Malala's father: "She will rise again"

Last Updated 10:44 a.m. ET

BIRMINGHAM, England Malala Yousufzai, the Pakistani girl who was shot in the head for defying the Taliban, is recovering "with encouraging speed," according to her father.

Malala is recovering at the Queen Elizabeth Hospital in Birmingham, where she was flown for treatment and protection from Taliban threats after she was shot on Oct. 9.

Her father, Ziauddin Yousufzai, flew to the U.K. to be by her side. He said Friday he had feared he would need to prepare for a funeral and called her recovery a "miracle."

"They wanted to kill her. But she fell temporarily. She will rise again. She will stand again. She can stand now," he said.

"I can say that she got the right treatment, at the right place, at the right time."He also expressed gratitude for prayers and well-wishes received from all over the world. "An attacker - who could be called the agent of Satan - he attacked, but after that I found angels at my side, everywhere all around me, until this time in this place," Ziauddin Yousufzai said.

"Everyone, everyone, across the world, they condemned the attack in strong words and they prayed for my daughter, who is not only my daughter, she is the daughter of everybody, the sister of everybody."

Video showed Malala in her hospital bed surrounded by her father, mother and two brothers.

"I love her and last night when we met her there were tears in our eyes out of happiness," Ziauddin Yousufzai said Friday. "We all cried a little bit."

The hospital has been publishing updates on Malala's condition. Staff say she has made what they call a dramatic recovery, considering what she has been through.

Dr. David Rosser, who is treating Malala, said Friday the girl is making very good progress. "All the signs of infection are now gone, we're pleased to say. Really we're very much in a phase of her care which is about recovery, both physical and psychological."

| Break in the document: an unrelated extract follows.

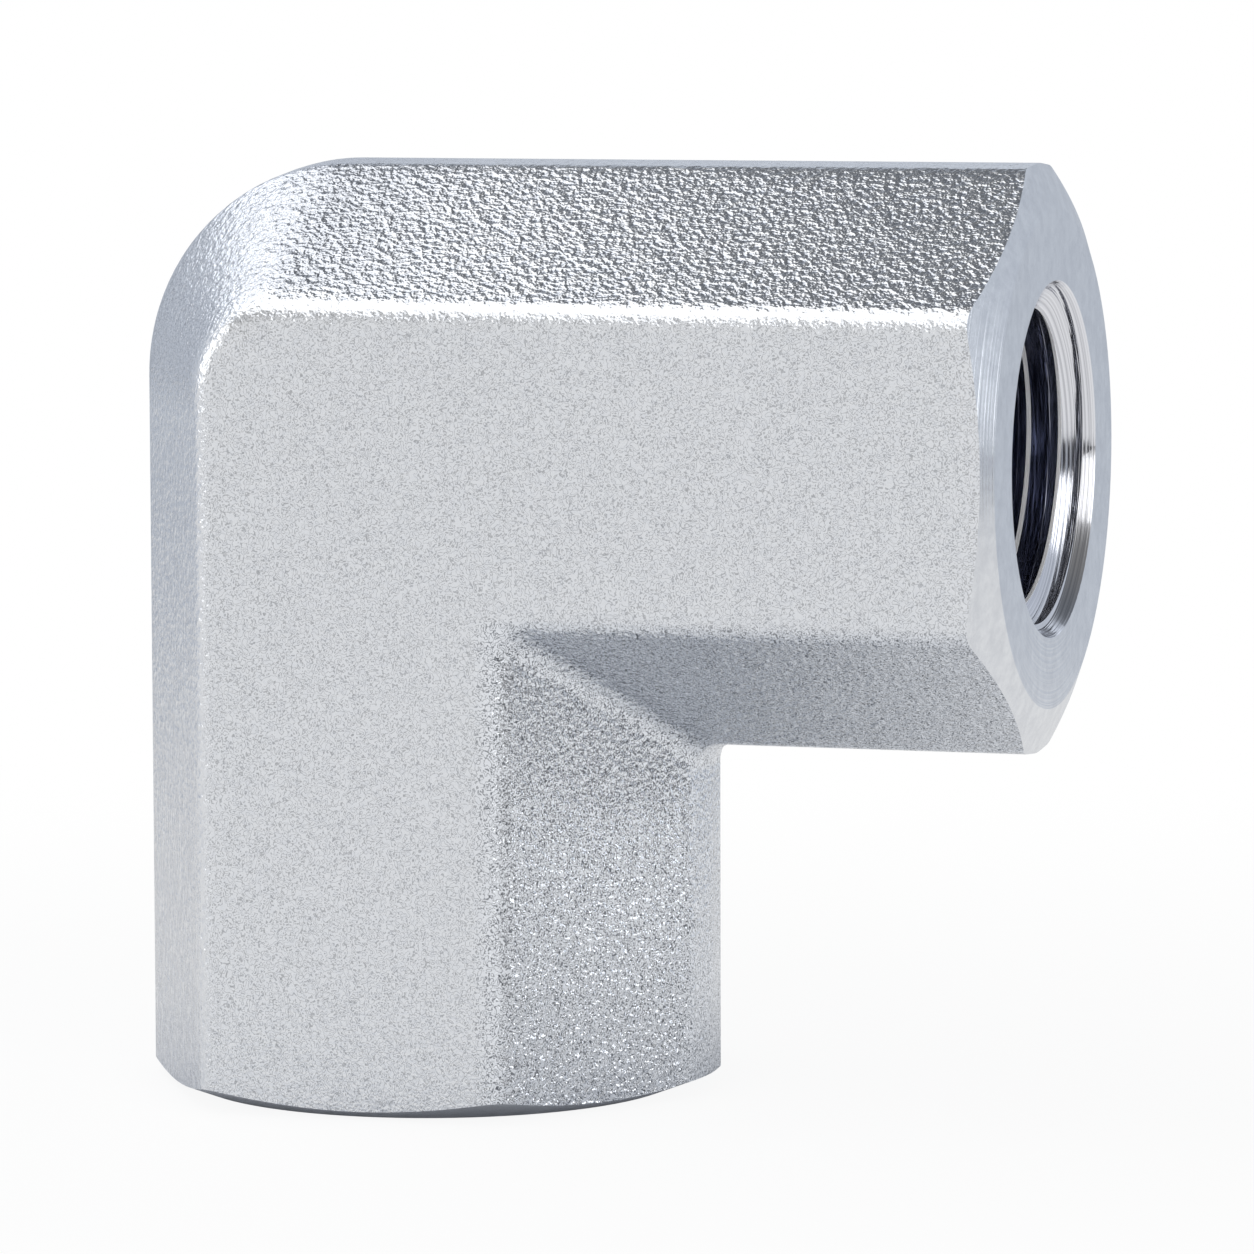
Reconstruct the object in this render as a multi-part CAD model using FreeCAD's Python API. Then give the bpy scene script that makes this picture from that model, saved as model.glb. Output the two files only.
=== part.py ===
import FreeCAD, Part
import math
import os
from FreeCAD import Vector

# A forged steel elbow: two equal arms at a right angle, each drilled from its end
# for a taper pipe thread. Millimetres, +Z up. The origin is the centre of the lower
# port's mouth, so the lower arm stands on Z = 0 with its axis on the Z axis, and the
# other arm points along +X. Y = 0 is the forging's parting plane.

# Driving sizes of the forging
ACROSS_CRESTS = 17.2          # width of an arm at the parting line, before its crest is rounded
ACROSS_FLATS = 15.8           # depth of the body between its two broad flats
FLAT_WIDTH = 9.0              # width of a broad flat, across the arm
LAND_THICKNESS = 3.0          # trimmed land at the parting line, both sides together
LAND_DRAFT_DEG = 5.0          # lean of each side of the land, away from the parting line
CENTRE_TO_FACE = 19.0         # from the crossing of the two axes to a port's face
OUTER_CORNER_RADIUS = 6.5     # the bend's outer corner, seen from the side
RIDGE_RADIUS = 1.0            # die radius between a broad flat and a slope
LAND_RADIUS = 0.8             # die radius between a slope and the land
CREST_RADIUS = 3.0            # rounding of the land along the parting line
CROTCH_RADIUS = 0.8           # die radius down the inner corner and its valleys
END_STOCK = 2.0               # forged length that the lathe takes off each end

# Driving sizes of the machining
FACE_DIAMETER = 14.5          # flat ring at a port's end
END_CONE_DEG = 21.0           # angle between the turned end cone and the port's face
MOUTH_DIAMETER = 10.4         # where the countersink meets the face
COUNTERSINK_DEG = 120.0       # full angle of the countersink
TAP_DRILL_DIAMETER = 8.7      # drilled for a 1/8-27 taper pipe thread
TAP_DRILL_DEPTH = 10.6        # from the face to the end of the straight wall
PASSAGE_DIAMETER = 6.4        # flow passage that joins the two ports
DRILL_POINT_DEG = 118.0       # point angle of both drills

CREST_HALF = ACROSS_CRESTS / 2
LAND_HALF = LAND_THICKNESS / 2
LAND_EDGE_HALF = CREST_HALF - LAND_HALF * math.tan(math.radians(LAND_DRAFT_DEG))
FLAT_HALF = FLAT_WIDTH / 2
BODY_HALF_DEPTH = ACROSS_FLATS / 2
CROSSING = Vector(0, 0, CENTRE_TO_FACE)
CORNER_INSET = CREST_HALF - OUTER_CORNER_RADIUS
NEAR = 1e-4

# One side of an arm's section, as (half width, depth) from the back flat to the front flat
SECTION_SIDE = [
    (FLAT_HALF, BODY_HALF_DEPTH),
    (LAND_EDGE_HALF, LAND_HALF),
    (CREST_HALF, 0),
    (LAND_EDGE_HALF, -LAND_HALF),
    (FLAT_HALF, -BODY_HALF_DEPTH),
]


def face_of(points):
    """A flat face bounded by straight lines through the points."""
    return Part.Face(Part.makePolygon(points + points[:1]))


def lower_arm():
    """The lower arm before turning, from below its face up to the start of the outer corner."""
    right = [Vector(width, depth, -END_STOCK) for width, depth in SECTION_SIDE]
    left = [Vector(-width, depth, -END_STOCK) for width, depth in reversed(SECTION_SIDE)]
    length = END_STOCK + CENTRE_TO_FACE + CORNER_INSET
    return face_of(right + left).extrude(Vector(0, 0, length))


def outer_corner():
    """The rounded outer corner: the arm's outer side turned about an axis across the bend."""
    side = [Vector(CORNER_INSET - width, depth, 0) for width, depth in SECTION_SIDE]
    axis_ends = [Vector(0, -BODY_HALF_DEPTH, 0), Vector(0, BODY_HALF_DEPTH, 0)]
    corner = face_of(side + axis_ends).revolve(Vector(0, 0, 0), Vector(0, 1, 0), 360)
    corner.translate(CROSSING + Vector(-CORNER_INSET, 0, CORNER_INSET))
    return corner


def on_right_arm(shape):
    """A copy of the shape, moved from the lower arm to the right arm."""
    moved = shape.copy()
    moved.rotate(CROSSING, Vector(0, 1, 0), -90)
    return moved


def edges_at_depth(body, depth):
    """Edges that run along the arms on the planes Y = depth and Y = -depth."""
    found = []
    for edge in body.Edges:
        box = edge.BoundBox
        on_an_end = box.ZMax < 0 or box.XMin > CENTRE_TO_FACE
        on_plane = all(abs(abs(corner.Y) - depth) < NEAR for corner in edge.Vertexes)
        if on_plane and not on_an_end:
            found.append(edge)
    return found


def crotch_edges(body):
    """Edges of the inner corner, across the parting line from one broad flat to the other."""
    found = []
    for edge in body.Edges:
        inside = all(corner.X > 0 for corner in edge.Vertexes)
        on_diagonal = all(
            abs(corner.X + corner.Z - CROSSING.z) < NEAR for corner in edge.Vertexes
        )
        if inside and on_diagonal:
            found.append(edge)
    return found


def forging():
    """The whole forging with its die radii, before any machining."""
    arm = lower_arm()
    body = arm.fuse([on_right_arm(arm), outer_corner()]).removeSplitter()
    body = body.makeFillet(CREST_RADIUS, edges_at_depth(body, 0))
    body = body.makeFillet(LAND_RADIUS, edges_at_depth(body, LAND_HALF))
    body = body.makeFillet(CROTCH_RADIUS, crotch_edges(body))
    return body.makeFillet(RIDGE_RADIUS, edges_at_depth(body, BODY_HALF_DEPTH))


def turned(profile):
    """A solid turned about the lower arm's axis; the profile's points are (radius, height)."""
    points = [Vector(radius, 0, height) for radius, height in profile]
    return face_of(points).revolve(Vector(0, 0, 0), Vector(0, 0, 1), 360)


def end_envelope():
    """What the lathe leaves of an arm's end: everything behind the flat ring and its cone."""
    face_radius = FACE_DIAMETER / 2
    reach = CENTRE_TO_FACE + ACROSS_CRESTS
    cone_rise = (reach - face_radius) * math.tan(math.radians(END_CONE_DEG))
    return turned([
        (0, 0),
        (face_radius, 0),
        (reach, cone_rise),
        (reach, reach + cone_rise),
        (0, reach + cone_rise),
    ])


def port_bore():
    """The drilled port: countersink, tap drill with its cone, and the passage to the crossing."""
    mouth_radius = MOUTH_DIAMETER / 2
    drill_radius = TAP_DRILL_DIAMETER / 2
    passage_radius = PASSAGE_DIAMETER / 2
    countersink_depth = (mouth_radius - drill_radius) / math.tan(math.radians(COUNTERSINK_DEG / 2))
    point_slope = math.tan(math.radians(DRILL_POINT_DEG / 2))
    return turned([
        (0, 0),
        (mouth_radius, 0),
        (drill_radius, countersink_depth),
        (drill_radius, TAP_DRILL_DEPTH),
        (passage_radius, TAP_DRILL_DEPTH + (drill_radius - passage_radius) / point_slope),
        (passage_radius, CENTRE_TO_FACE),
        (0, CENTRE_TO_FACE + passage_radius / point_slope),
    ])


def elbow_body():
    """The forging with both ends turned and both ports drilled."""
    envelope = end_envelope()
    bore = port_bore()
    machined = forging().common(envelope).common(on_right_arm(envelope))
    return machined.cut(bore.fuse(on_right_arm(bore)))


os.makedirs("parts", exist_ok=True)
elbow_body().exportStep("parts/elbow_body.step")
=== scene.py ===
# A forged steel pipe elbow with a taper-threaded port at each end, zinc plated,
# standing on its lower port in a plain white studio.
import math

import bpy
from mathutils import Matrix, Vector


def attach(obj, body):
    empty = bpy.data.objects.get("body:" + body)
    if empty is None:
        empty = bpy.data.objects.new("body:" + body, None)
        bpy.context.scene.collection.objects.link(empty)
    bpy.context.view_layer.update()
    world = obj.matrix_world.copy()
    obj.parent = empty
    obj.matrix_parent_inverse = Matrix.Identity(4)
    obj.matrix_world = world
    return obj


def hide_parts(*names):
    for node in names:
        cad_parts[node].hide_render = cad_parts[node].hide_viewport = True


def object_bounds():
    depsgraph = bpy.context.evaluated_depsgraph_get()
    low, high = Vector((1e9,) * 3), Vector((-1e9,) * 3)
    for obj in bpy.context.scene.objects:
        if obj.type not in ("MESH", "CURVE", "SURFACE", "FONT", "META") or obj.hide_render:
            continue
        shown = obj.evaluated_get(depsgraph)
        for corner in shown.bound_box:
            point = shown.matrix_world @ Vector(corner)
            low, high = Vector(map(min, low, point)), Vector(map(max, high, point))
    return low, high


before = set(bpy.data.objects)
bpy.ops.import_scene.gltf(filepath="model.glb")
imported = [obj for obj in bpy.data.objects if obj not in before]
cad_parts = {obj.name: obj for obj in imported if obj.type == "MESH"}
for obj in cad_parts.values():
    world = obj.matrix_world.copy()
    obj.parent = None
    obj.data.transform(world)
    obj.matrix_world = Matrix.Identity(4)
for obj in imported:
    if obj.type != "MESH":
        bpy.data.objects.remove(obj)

cad_low, cad_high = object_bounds()


# The forging
# The elbow is one piece of steel, struck hot between two dies that part along the middle
# of its depth. The flash is trimmed off the land, then the whole piece is shot blasted and
# bright zinc plated, which leaves a fine sparkling grain on its slopes.
flat_depth = cad_high[1]
land_half_thickness = 0.0015
forging_weld = 1e-6

bpy.ops.object.select_all(action="DESELECT")
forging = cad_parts["elbow_body"]
elbow = forging.copy()
elbow.data = forging.data.copy()
elbow.name = elbow.data.name = "threaded_elbow"
bpy.context.scene.collection.objects.link(elbow)
elbow.select_set(True)
bpy.context.view_layer.objects.active = elbow
bpy.ops.mesh.customdata_custom_splitnormals_clear()
bpy.ops.object.mode_set(mode="EDIT")
bpy.ops.mesh.select_all(action="SELECT")
bpy.ops.mesh.remove_doubles(threshold=forging_weld)
bpy.ops.object.mode_set(mode="OBJECT")


def add_node(tree, kind, inputs=None, **settings):
    """One shader node, with its settings, and its inputs given as values or as links."""
    node = tree.nodes.new(kind)
    for name, value in settings.items():
        setattr(node, name, value)
    for key, value in (inputs or {}).items():
        if isinstance(value, bpy.types.NodeSocket):
            tree.links.new(value, node.inputs[key])
        else:
            node.inputs[key].default_value = value
    return node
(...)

Rosser said the girl has been tired from hearing and vision tests. "That's just to make sure that we're not missing anything," he said. "Obviously with the bullet being close to both ear and eye we're keen to make sure there's no deficit we haven't noticed."

She was airlifted to a hospital in Britain on Oct. 15. The Taliban have vowed to kill her, raising questions about whether it would be safe for her to return but her father rejected reports the family might seek asylum abroad.

Since she was shot, Malala has become a hero both at home and internationally, although her work in speaking out against Taliban atrocities and advocating for girls' education has long been respected and known beyond her native Swat Valley.